The Other 8 Hours

The average day is broken down
into three 8 hour sections.

One section is for,
what writers call,
the evil day job.
This is the time you earn money to live on.

A second section is for sleep.
Many of us sleep less than 8 hours
but that is what is recommended.

The third eight hour section is ‘everything else.’
This ‘everything else’ is what
separates the women from the girls.
Women use it wisely.
Girls squander it.

Do you have to work, work, work
during every minute
of the ‘everything else’ section?

Nope.

Robert Pagliarini,
author of The Other 8 Hours,
states
“I’m not saying,
‘Be a robot
and use every minute of every day.’
If we just fill up part of that free time
with activities that bring us
closer to our goals,
we start to bridge those gaps.
For example,
if you write just one page a day,
at the end of the year you’ll have a book.
I’ve interviewed a lot of people
who changed just a sliver of their day,
and the payoffs have been huge.”

Use the other 8 hours wisely.

McDonald’s For Steak

I was a lurker
on another blow up
between an author and an e-publisher.
The author was upset
because she felt the e-publisher was neglecting
the print side of the business.

This is an e-publisher!
The print side is… well… a distant second
to the e-book side.

If the author was so focused on print,
she should have approached a print publisher
also offering e-books,
instead of a e-publisher
also offering print books.

Know the strengths of your partners.

If you get it wrong
and pull a dumb ass move
like going to McDonald’s expecting steak,
don’t advertise your stupidity.
You may get a few laughs
but no one will have any sympathy.

You are responsible for the people and companies
you partner with.

Listening To Your Gut

When I was first approached
with the business gig
that ended yesterday,
my brain screamed ‘yes’
but my gut said ‘no.’

I listened to my brain,
ignored my gut,
and the result was a heavy dent
in my carefully nurtured reputation.
Yeah… ouch.

Suze Orman has a great post
on why listening to your gut
as an entrepreneur
is always the right thing to do.

“This is my most trusted business practice:
The minute I say yes to something
that is not honest and true for me
is the minute I stop being a good businesswoman.
I have never been led astray
by my commitment to listening to my gut.”

Listen to your gut.
It sees truths your brain will try to rationalize away.

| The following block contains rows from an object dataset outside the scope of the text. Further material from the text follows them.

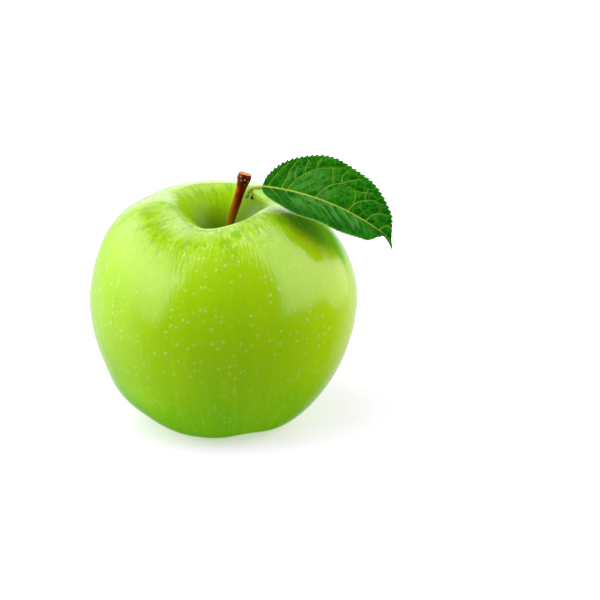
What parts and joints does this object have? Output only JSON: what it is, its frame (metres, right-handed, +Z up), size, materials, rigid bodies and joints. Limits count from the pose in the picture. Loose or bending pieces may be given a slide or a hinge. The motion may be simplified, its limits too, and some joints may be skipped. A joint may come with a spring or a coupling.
{
  "type": "green apple",
  "caption": "Whole green apple as picked, with its woody stem, a toothed leaf and the dried flower end, standing on the lobes of its base.",
  "frame": {"origin": "middle of the whole outline seen from above, leaf included, on the surface that the apple stands on; the core's axis stands 4.8 mm to the -X side of it", "axes": "+Z up along the core, +X towards the leaf, the front of the apple faces -Y"},
  "size_m": [0.0893, 0.0802, 0.0792],
  "materials": {
    "skin": "waxy, softly glossy apple skin",
    "bark": "smooth thin bark, cut end bare",
    "leaf": "satin leaf, paler below",
    "calyx": "dry and dull"
  },
  "bodies": {
    "root": {"fruit": "skin", "stem": "bark", "leaf": "leaf", "calyx": "calyx"}
  },
  "joints": []
}
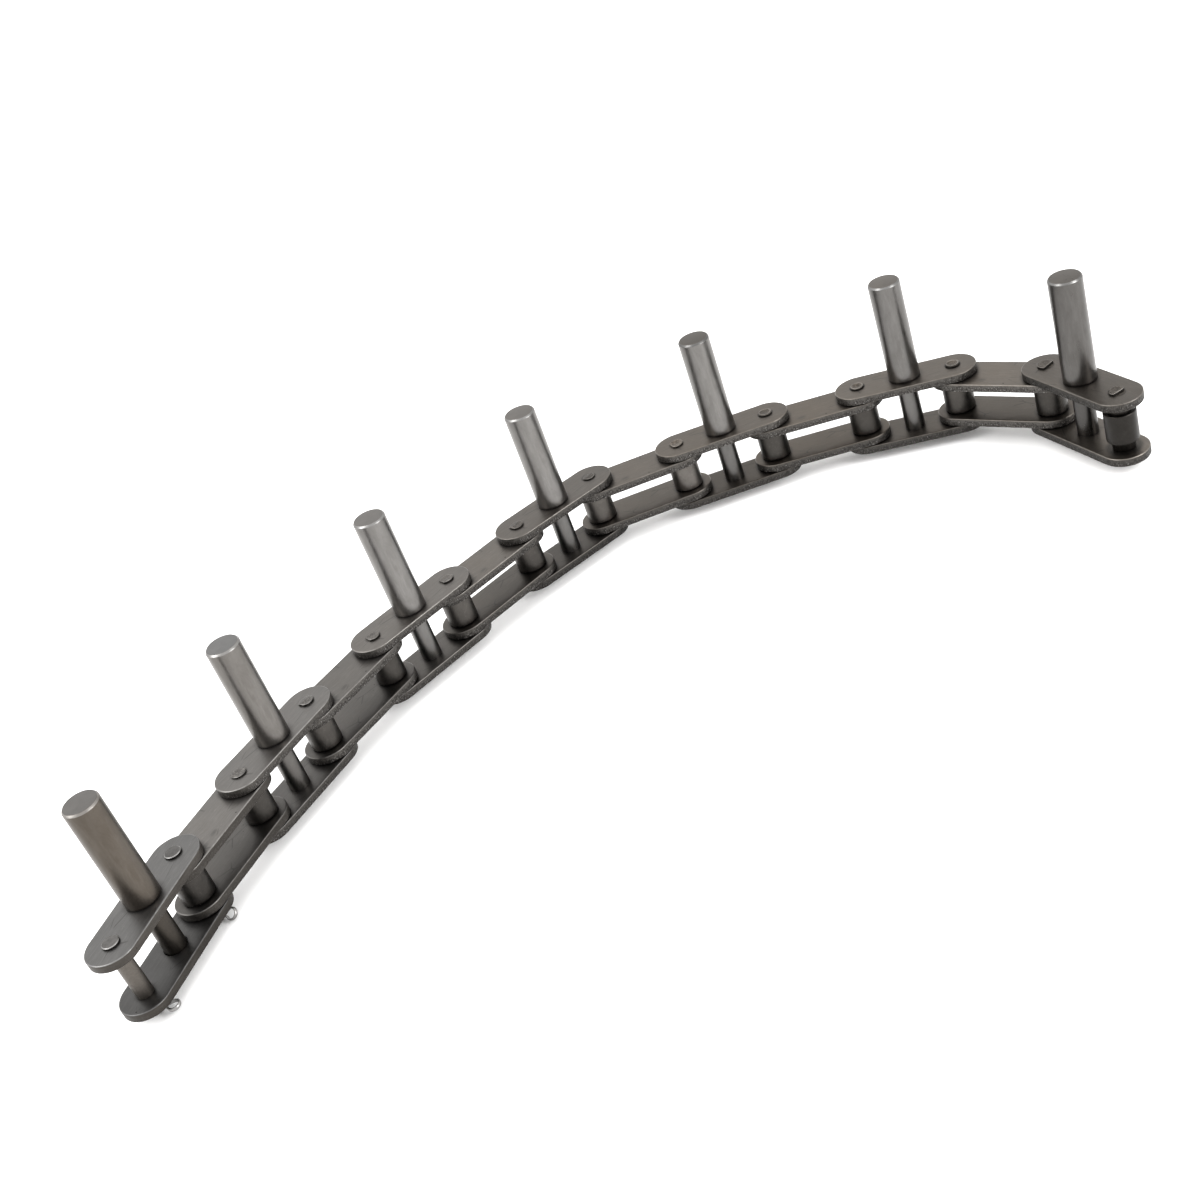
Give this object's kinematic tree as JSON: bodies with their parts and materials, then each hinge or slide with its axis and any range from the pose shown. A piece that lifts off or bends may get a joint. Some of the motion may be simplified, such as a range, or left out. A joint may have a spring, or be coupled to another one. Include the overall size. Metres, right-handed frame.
{
  "type": "conveyor chain",
  "caption": "Strand of double-pitch roller chain lying on its side, with a tall stepped stud through every outer link and a connecting link with split pins at one end.",
  "frame": {"origin": "middle of the strand's box as it lies, on the surface that the connecting pins' tails stand on", "axes": "+X from the connecting link's end to the end with the open bush, +Z along the studs"},
  "size_m": [0.3974, 0.1954, 0.073],
  "materials": {
    "outer_plate": "satin, dark",
    "inner_plate": "satin, dark",
    "bush": "satin",
    "roller": "satin, dark",
    "riveted_pin": "satin",
    "connecting_pin": "satin",
    "stud": "turned, satin",
    "split_pin": "bright drawn wire"
  },
  "bodies": {
    "connecting_link": {"connecting_link_top_plate": "outer_plate", "connecting_link_loose_plate": "outer_plate", "connecting_link_pins": "connecting_pin", "connecting_link_stud": "stud", "split_pins": "split_pin"},
    "inner_link_1": {"inner_link_1_top_plate": "inner_plate", "inner_link_1_bottom_plate": "inner_plate", "inner_link_1_bushes": "bush"},
    "inner_link_1_left_roller": {"inner_link_1_left_roller": "roller"},
    "inner_link_1_right_roller": {"inner_link_1_right_roller": "roller"},
    "outer_link_2": {"outer_link_2_top_plate": "outer_plate", "outer_link_2_bottom_plate": "outer_plate", "outer_link_2_pins": "riveted_pin", "outer_link_2_stud": "stud"},
    "inner_link_2": {"inner_link_2_top_plate": "inner_plate", "inner_link_2_bottom_plate": "inner_plate", "inner_link_2_bushes": "bush"},
    "inner_link_2_left_roller": {"inner_link_2_left_roller": "roller"},
    "inner_link_2_right_roller": {"inner_link_2_right_roller": "roller"},
    "outer_link_3": {"outer_link_3_top_plate": "outer_plate", "outer_link_3_bottom_plate": "outer_plate", "outer_link_3_pins": "riveted_pin", "outer_link_3_stud": "stud"},
    "inner_link_3": {"inner_link_3_top_plate": "inner_plate", "inner_link_3_bottom_plate": "inner_plate", "inner_link_3_bushes": "bush"},
    "inner_link_3_left_roller": {"inner_link_3_left_roller": "roller"},
    "inner_link_3_right_roller": {"inner_link_3_right_roller": "roller"},
    "outer_link_4": {"outer_link_4_top_plate": "outer_plate", "outer_link_4_bottom_plate": "outer_plate", "outer_link_4_pins": "riveted_pin", "outer_link_4_stud": "stud"},
    "inner_link_4": {"inner_link_4_top_plate": "inner_plate", "inner_link_4_bottom_plate": "inner_plate", "inner_link_4_bushes": "bush"},
    "inner_link_4_left_roller": {"inner_link_4_left_roller": "roller"},
    "inner_link_4_right_roller": {"inner_link_4_right_roller": "roller"},
    "outer_link_5": {"outer_link_5_top_plate": "outer_plate", "outer_link_5_bottom_plate": "outer_plate", "outer_link_5_pins": "riveted_pin", "outer_link_5_stud": "stud"},
    "inner_link_5": {"inner_link_5_top_plate": "inner_plate", "inner_link_5_bottom_plate": "inner_plate", "inner_link_5_bushes": "bush"},
    "inner_link_5_left_roller": {"inner_link_5_left_roller": "roller"},
    "inner_link_5_right_roller": {"inner_link_5_right_roller": "roller"},
    "outer_link_6": {"outer_link_6_top_plate": "outer_plate", "outer_link_6_bottom_plate": "outer_plate", "outer_link_6_pins": "riveted_pin", "outer_link_6_stud": "stud"},
    "inner_link_6": {"inner_link_6_top_plate": "inner_plate", "inner_link_6_bottom_plate": "inner_plate", "inner_link_6_bushes": "bush"},
    "inner_link_6_left_roller": {"inner_link_6_left_roller": "roller"},
    "inner_link_6_right_roller": {"inner_link_6_right_roller": "roller"},
    "outer_link_7": {"outer_link_7_top_plate": "outer_plate", "outer_link_7_bottom_plate": "outer_plate", "outer_link_7_pins": "riveted_pin", "outer_link_7_stud": "stud"},
    "end_bush_and_roller": {"end_bush_and_roller": "roller"}
  },
  "joints": [
    {"name": "link_hinge_1", "type": "hinge", "parent": "inner_link_1", "child": "connecting_link", "pos_m": [-0.17081, -0.05535, 0.01809], "axis": [0, 0, -1], "range_deg": [-108.5, 121.5]},
    {"name": "link_hinge_2", "type": "hinge", "parent": "outer_link_2", "child": "inner_link_1", "pos_m": [-0.14842, -0.02452, 0.01809], "axis": [0, 0, 1], "range_deg": [-121.2, 108.8]},
    {"name": "link_hinge_3", "type": "hinge", "parent": "inner_link_2", "child": "outer_link_2", "pos_m": [-0.12282, 0.0037, 0.01809], "axis": [0, 0, -1], "range_deg": [-111.1, 118.9]},
    {"name": "link_hinge_4", "type": "hinge", "parent": "outer_link_3", "child": "inner_link_2", "pos_m": [-0.09537, 0.03012, 0.01809], "axis": [0, 0, 1], "range_deg": [-125.6, 104.4]},
    {"name": "link_hinge_5", "type": "hinge", "parent": "inner_link_3", "child": "outer_link_3", "pos_m": [-0.06353, 0.05104, 0.01809], "axis": [0, 0, -1], "range_deg": [-114.2, 115.8]},
    {"name": "link_hinge_6", "type": "hinge", "parent": "outer_link_4", "child": "inner_link_3", "pos_m": [-0.03139, 0.07151, 0.01809], "axis": [0, 0, 1], "range_deg": [-121, 109]},
    {"name": "link_hinge_7", "type": "hinge", "parent": "outer_link_4", "child": "inner_link_4", "pos_m": [0.0027, 0.08851, 0.01809], "axis": [0, 0, 1], "range_deg": [-87.6, 142.4]},
    {"name": "link_hinge_8", "type": "hinge", "parent": "inner_link_4", "child": "outer_link_5", "pos_m": [0.0408, 0.08791, 0.01809], "axis": [0, 0, -1], "range_deg": [-117.8, 112.2]},
    {"name": "link_hinge_9", "type": "hinge", "parent": "outer_link_5", "child": "inner_link_5", "pos_m": [0.07882, 0.08545, 0.01809], "axis": [0, 0, 1], "range_deg": [-107.5, 122.5]},
    {"name": "link_hinge_10", "type": "hinge", "parent": "inner_link_5", "child": "outer_link_6", "pos_m": [0.11619, 0.07805, 0.01809], "axis": [0, 0, -1], "range_deg": [-120.5, 109.5]},
    {"name": "link_hinge_11", "type": "hinge", "parent": "outer_link_6", "child": "inner_link_6", "pos_m": [0.15269, 0.0671, 0.01809], "axis": [0, 0, 1], "range_deg": [-86.2, 143.8]},
    {"name": "link_hinge_12", "type": "hinge", "parent": "inner_link_6", "child": "outer_link_7", "pos_m": [0.17939, 0.03993, 0.01809], "axis": [0, 0, -1], "range_deg": [-144, 86]},
    {"name": "inner_link_1_left_roller_spin", "type": "hinge", "parent": "inner_link_1", "child": "inner_link_1_left_roller", "pos_m": [-0.17081, -0.05535, 0.01809], "axis": [0, 0, 1], "continuous": true},
    {"name": "inner_link_1_right_roller_spin", "type": "hinge", "parent": "inner_link_1", "child": "inner_link_1_right_roller", "pos_m": [-0.14842, -0.02452, 0.01809], "axis": [0, 0, 1], "continuous": true},
    {"name": "inner_link_2_left_roller_spin", "type": "hinge", "parent": "inner_link_2", "child": "inner_link_2_left_roller", "pos_m": [-0.12282, 0.0037, 0.01809], "axis": [0, 0, 1], "continuous": true},
    {"name": "inner_link_2_right_roller_spin", "type": "hinge", "parent": "inner_link_2", "child": "inner_link_2_right_roller", "pos_m": [-0.09537, 0.03012, 0.01809], "axis": [0, 0, 1], "continuous": true},
    {"name": "inner_link_3_left_roller_spin", "type": "hinge", "parent": "inner_link_3", "child": "inner_link_3_left_roller", "pos_m": [-0.06353, 0.05104, 0.01809], "axis": [0, 0, 1], "continuous": true},
    {"name": "inner_link_3_right_roller_spin", "type": "hinge", "parent": "inner_link_3", "child": "inner_link_3_right_roller", "pos_m": [-0.03139, 0.07151, 0.01809], "axis": [0, 0, 1], "continuous": true},
    {"name": "inner_link_4_left_roller_spin", "type": "hinge", "parent": "inner_link_4", "child": "inner_link_4_left_roller", "pos_m": [0.0027, 0.08851, 0.01809], "axis": [0, 0, 1], "continuous": true},
    {"name": "inner_link_4_right_roller_spin", "type": "hinge", "parent": "inner_link_4", "child": "inner_link_4_right_roller", "pos_m": [0.0408, 0.08791, 0.01809], "axis": [0, 0, 1], "continuous": true},
    {"name": "inner_link_5_left_roller_spin", "type": "hinge", "parent": "inner_link_5", "child": "inner_link_5_left_roller", "pos_m": [0.07882, 0.08545, 0.01809], "axis": [0, 0, 1], "continuous": true},
    {"name": "inner_link_5_right_roller_spin", "type": "hinge", "parent": "inner_link_5", "child": "inner_link_5_right_roller", "pos_m": [0.11619, 0.07805, 0.01809], "axis": [0, 0, 1], "continuous": true},
    {"name": "inner_link_6_left_roller_spin", "type": "hinge", "parent": "inner_link_6", "child": "inner_link_6_left_roller", "pos_m": [0.15269, 0.0671, 0.01809], "axis": [0, 0, 1], "continuous": true},
    {"name": "inner_link_6_right_roller_spin", "type": "hinge", "parent": "inner_link_6", "child": "inner_link_6_right_roller", "pos_m": [0.17939, 0.03993, 0.01809], "axis": [0, 0, 1], "continuous": true},
    {"name": "end_bush_and_roller_spin", "type": "hinge", "parent": "outer_link_7", "child": "end_bush_and_roller", "pos_m": [0.18957, 0.00321, 0.01809], "axis": [0, 0, 1], "continuous": true}
  ]
}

This Season’s Hot Presents

Analyst John Morris
says that, in clothing,
the sweater is expected to outsell
the gift card for the first time in years.

“Consumers are saying
gift cards are falling in favor
a bit this year.
They’re shifting back to
more traditional gifts,
especially accessories, jewelry, and sweaters.”

The hot toys,
according to toy analyst Gerrick Johnson,
are
Squinkies,
Zoobles,
Monster High dolls,
Disney’s Chuggington train,
Bey Blades,
and Dance Star Mickey.

So if you are a retailer,
you can’t rely on the lucrative gift card market
as heavily this season.
Have some gifts
shoppers can touch and feel and wrap.

How Tracy Morgan Got His Balls

30 Rock’s Tracy Morgan is upfront
about his ‘secret’ to success.

“I got booed at the Apollo.
That’s what gave me my balls.”

“If you can survive getting booed
at the Apollo,
then everything else is a cinch.
That’s the attitude I had
when I went to Saturday Night Live.”

My equivalent experience
was losing the company I worked for
one million dollars
(in a contract screw up).

After that,
I was fearless.
I figured that if I could survive
that big mistake,
I could survive anything.

Mistakes often don’t make you fearful.
They make you fearless
and that is a very good thing.

Family Businesses And Leaving A Legacy

There is a high end housewares company
in the midst of a very painful
management transition.

When the dad ran the company,
sales were high,
and product lines were profitable.
The brand is so powerful
that vendors will wait over a year for payment.

… And they have been.
Why?
Because when the dad retired,
he convinced his son to take over.
It was his legacy, he argued.

It may be the dad’s legacy.
It isn’t the son’s.

The son is a computer programmer.
He is very intelligent
but he has no interest in housewares
and no aptitude for business.
He is running the business
because he feels he has to
and is doing a piss poor job at it.
On the side…
yes, he writes computer programs.

Just because your kids love you
doesn’t mean
they love your business.
Don’t link the two.
Assume you’ll sell your business
to someone outside the family,
and give your children
the freedom to build their own legacy.

Insane Risks Vs Calculated Risks

Darren Hardy has a wonderful post
on the difference between
insane risk and calculated risk.

I love Richard Branson’s thoughts on risk.
Outsiders perceive the Rebel Billionaire
as taking crazy risks
when in reality, he is a pro at calculated risks.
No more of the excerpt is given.